3. SURGE REQUIREMENTS: In every scenario the U.S. would be required to surge forces in response to aggression or instability.
a. U.S. Forces must be capable of surging forces into two separate theaters while maintaining ongoing security requirements at home and abroad. Current manning, arming, and equipping forecasts are insufficient for this kind of conflict, straining the ability to respond, reducing the margin of error, and increasing the costs. Potential conflicts with near-peer adversaries would be longer wars with higher casualties that embolden those that threaten our interests while undermining the confidence of allies and partners.
b. The priority now must be to shift current security and training responsibilities to partner nations with U.S. support. Domain owners must refocus on basic proficiency in their respective domain: air, land, sea, cyber, space. Efforts to establish relationships between domain owners that allow for quickly assembled Joint Task Forces to effectively operate are vital to addressing potential threats. The risks from multi-domain battle and anti-access/area denial must be addressed through focused strategic planning for ways to defeat these threats and develop our own capabilities in these areas.
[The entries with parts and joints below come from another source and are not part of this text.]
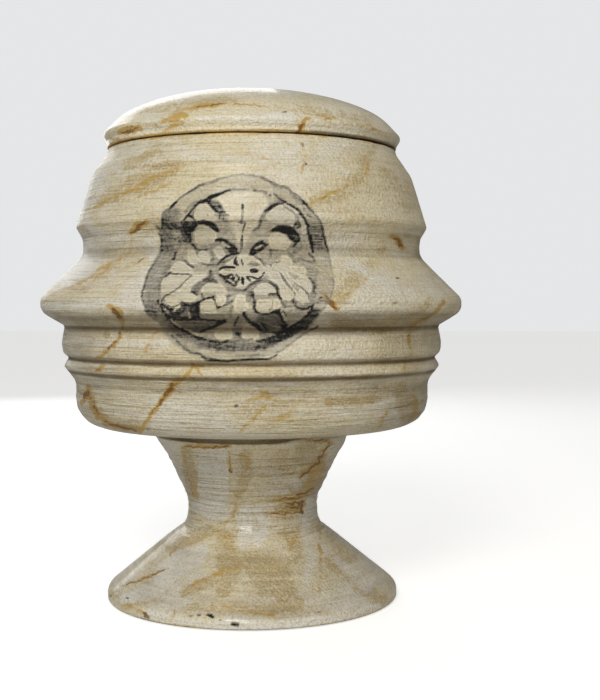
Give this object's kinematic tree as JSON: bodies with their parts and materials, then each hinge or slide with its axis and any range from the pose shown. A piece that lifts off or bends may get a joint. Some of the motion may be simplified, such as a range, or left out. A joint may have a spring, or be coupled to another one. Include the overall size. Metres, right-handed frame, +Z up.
{
  "type": "cremation urn",
  "caption": "Round lidded urn on a flared pedestal foot, moulded and painted cream with ochre marbling and a painted medallion, for holding ashes.",
  "frame": {"origin": "on the ground, on the axis of the urn", "axes": "+Z up along the axis of the urn, -Y towards the painted medallion"},
  "size_m": [0.2314, 0.2314, 0.2786],
  "materials": {
    "lid_paint": "painted warm cream with ochre veins, satin varnish",
    "vessel_paint": "painted cream with ochre and brown veins and a black and grey painted medallion, satin varnish",
    "pedestal_paint": "painted off-white with beige and ochre mottling, satin varnish, small chips at the foot"
  },
  "bodies": {
    "root": {"lid": "lid_paint", "vessel_body": "vessel_paint", "pedestal_foot": "pedestal_paint"}
  },
  "joints": []
}
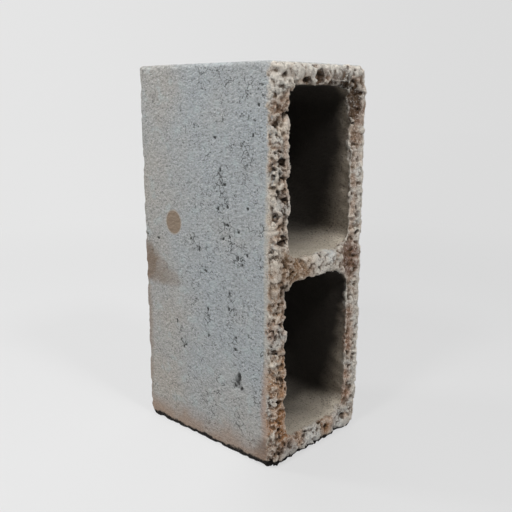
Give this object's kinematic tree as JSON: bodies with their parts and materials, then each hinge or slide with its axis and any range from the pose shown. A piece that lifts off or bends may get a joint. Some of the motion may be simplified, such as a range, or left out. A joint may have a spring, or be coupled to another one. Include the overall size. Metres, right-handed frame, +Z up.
{
  "type": "hollow concrete block",
  "caption": "Hollow concrete masonry block standing on its end, with large tapered rectangular cores running from bed face to bed face and worn, coarse mouths.",
  "frame": {"origin": "middle of the end that the block stands on", "axes": "+Z up along the block's 390 mm length, X along the cores with the coarse bed face at +X and the pallet bed face at -X, Y through the 140 mm thickness with the pictured smooth face shell at -Y"},
  "size_m": [0.19, 0.14, 0.39],
  "materials": {
    "concrete": "cast grey concrete, fine-grained on the face shells and ends, coarse open aggregate with brown stains on the bed face, dry and matt"
  },
  "bodies": {
    "root": {"concrete_block": "concrete"}
  },
  "joints": []
}
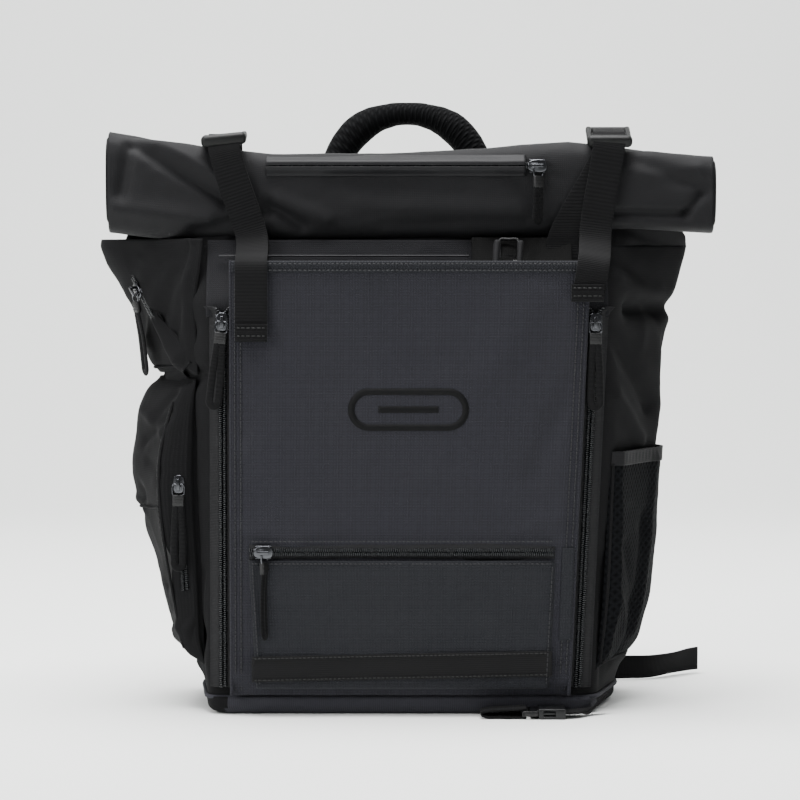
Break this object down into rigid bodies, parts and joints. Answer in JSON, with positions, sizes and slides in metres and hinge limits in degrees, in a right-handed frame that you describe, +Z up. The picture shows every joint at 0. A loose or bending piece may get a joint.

c. While global risk can only be understood and used to inform planning, operational and institutional risk can be managed by military and civilian leaders. Legislative and doctrinal efforts must define the institutional and operational risk tolerance thresholds and match those assessments with funding and programs to mitigate residual risk. Without a rebalance away from ongoing security requirements, and a refocus on core domain competencies absent the uncertainty of sequestration, the U.S. will find itself challenged in the most likely scenarios and sorely outmatched in the most dangerous and disruptive ones.
4. POC for this memorandum is Christopher P. Townsend, MAJ, SC.